How dodgy door policies keep black people out of nightclubs

No hats, no hoodies ... no black people?
No hats, no hoodies ... no black people? Photograph: Getty Images/Nisian Hughes

“We had a good night,” a young acquaintance said. A group of students, male and female, dolled up and headed for a nightclub to celebrate the end of their exams. But it was an eye-opener, she told me, and not in a good way. Three members of the group were denied entry at the door: the only black, male students. When the group asked why, the bouncer – gatekeeper, arbiter, paveside general – characterised this frustration and reasonable request for information as aggression.

Disappointed, but keen not to ruin the event for everyone else, the barred trio hung around to watch as others in the line behind them were permitted entry. Then, older, wiser, sourer, they headed home.

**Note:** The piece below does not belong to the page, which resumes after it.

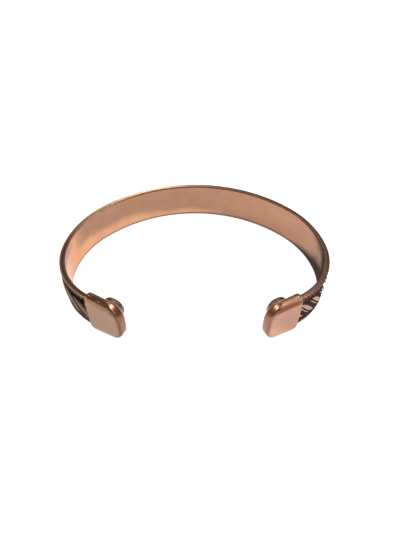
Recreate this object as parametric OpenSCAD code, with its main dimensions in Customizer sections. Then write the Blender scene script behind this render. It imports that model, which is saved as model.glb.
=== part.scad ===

Maybe they were unlucky, but maybe not, for there seems to be a lot of this about. Recently, the black newspaper the Voice addressed the issue with a front-page headline: “No Hats, No Hoodies ... No Black People?”

The paper highlighted again the experience of a student who filmed his encounter with a paveside general outside a club in the Midlands. “Is this because we are black?” demanded the student. “If it was my club I would let you in, but it isn’t,” the doorman replied. When the tape surfaced, an apology followed – which tells us that even the paveside general answers to someone. What’s going on?

There is, of course, the hoary old stereotype that too many black adolescents in one place raises the prospect of disturbance. There is perennially talk of quotas. But, without formal complaints and investigations – perhaps by way of undercover mystery shopping – these things are fiendishly hard to prove. And even when a venue’s unacceptable behaviour is proven, the club can always blame the paveside deity. So, effecting change is tricky.

Last month, Lee Jasper, the equalities activist and once adviser to a mayor of London, called on councils that issue nightclub licences to step up. “If any club is found to be discriminating, whether informally or formally, they should lose their licence automatically,” said Jasper.

Indeed that would concentrate minds.

The Voice, meanwhile, asks those who have been turned away – as well as doormen tasked with policing discriminatory door policies – to tell their stories. More light, more transparency, and probably more citizen intervention. If the authorities don’t name and shame the establishments with dodgy door policies, wronged clubbers with cameraphones undoubtedly will.